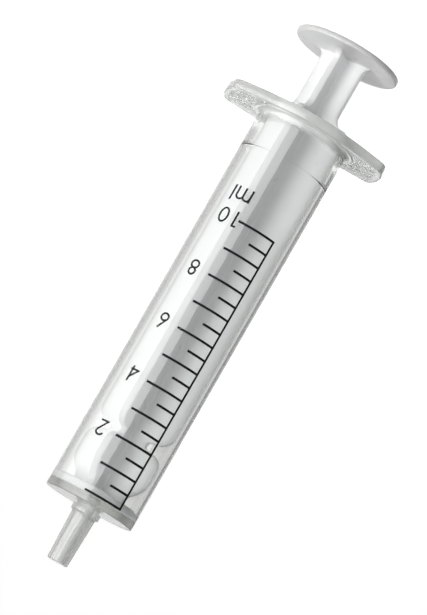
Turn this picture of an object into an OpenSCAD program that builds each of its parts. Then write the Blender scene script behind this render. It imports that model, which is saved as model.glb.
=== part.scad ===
// A two-piece ten millilitre syringe with a printed scale, its plunger pushed fully in.
// It stands on its thumb rest with the nozzle up. Lengths are in millimetres, and the
// origin is the middle of the thumb rest's outer face. The long way of the finger
// flange is X, and the scale faces -Y.

/* [Barrel] */
// Inner diameter of the barrel, where the piston runs
bore_d = 15.4; // [13:0.1:18]
// Wall of the barrel at its closed end
end_side_wall = 0.78; // [0.6:0.02:1.2]
// Wall of the barrel at its open end
open_side_wall = 0.99; // [0.8:0.02:1.4]
// Length of the barrel from its closed end face to the flange's outer face
barrel_length = 78.1; // [75:0.1:90]
// Thickness of the wall that closes the barrel round the nozzle
end_wall = 1.5; // [1:0.1:3]
// How far inside the open end the bead lies that keeps the piston in
bead_depth = 8.6; // [6:0.2:12]
// How far that bead stands out of the bore
bead_h = 0.08; // [0.04:0.01:0.1]

/* [Finger flange] */
// Length of the flange over both wings
flange_length = 31.7; // [29:0.1:38]
// Thickness of the flange
flange_t = 1.75; // [1.4:0.05:3]
// Diameter of the round middle of the flange
flange_d = 23.2; // [21.6:0.1:25]
// Width of a wing where it leaves the round middle
wing_root_w = 18.8; // [15:0.1:20]
// Width of a wing at its end
wing_end_w = 12.5; // [9:0.1:14]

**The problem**
Set down all of the data above, word for word.

**Result**
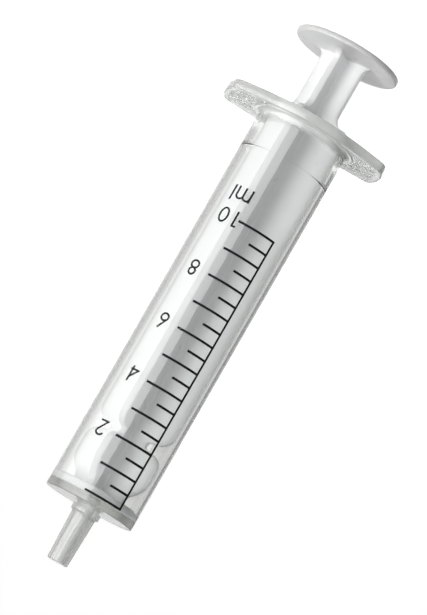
Turn this picture of an object into an OpenSCAD program that builds each of its parts. Then write the Blender scene script behind this render. It imports that model, which is saved as model.glb.
=== part.scad ===
// A two-piece ten millilitre syringe with a printed scale, its plunger pushed fully in.
// It stands on its thumb rest with the nozzle up. Lengths are in millimetres, and the
// origin is the middle of the thumb rest's outer face. The long way of the finger
// flange is X, and the scale faces -Y.

/* [Barrel] */
// Inner diameter of the barrel, where the piston runs
bore_d = 15.4; // [13:0.1:18]
// Wall of the barrel at its closed end
end_side_wall = 0.78; // [0.6:0.02:1.2]
// Wall of the barrel at its open end
open_side_wall = 0.99; // [0.8:0.02:1.4]
// Length of the barrel from its closed end face to the flange's outer face
barrel_length = 78.1; // [75:0.1:90]
// Thickness of the wall that closes the barrel round the nozzle
end_wall = 1.5; // [1:0.1:3]
// How far inside the open end the bead lies that keeps the piston in
bead_depth = 8.6; // [6:0.2:12]
// How far that bead stands out of the bore
bead_h = 0.08; // [0.04:0.01:0.1]

/* [Finger flange] */
// Length of the flange over both wings
flange_length = 31.7; // [29:0.1:38]
// Thickness of the flange
flange_t = 1.75; // [1.4:0.05:3]
// Diameter of the round middle of the flange
flange_d = 23.2; // [21.6:0.1:25]
// Width of a wing where it leaves the round middle
wing_root_w = 18.8; // [15:0.1:20]
// Width of a wing at its end
wing_end_w = 12.5; // [9:0.1:14]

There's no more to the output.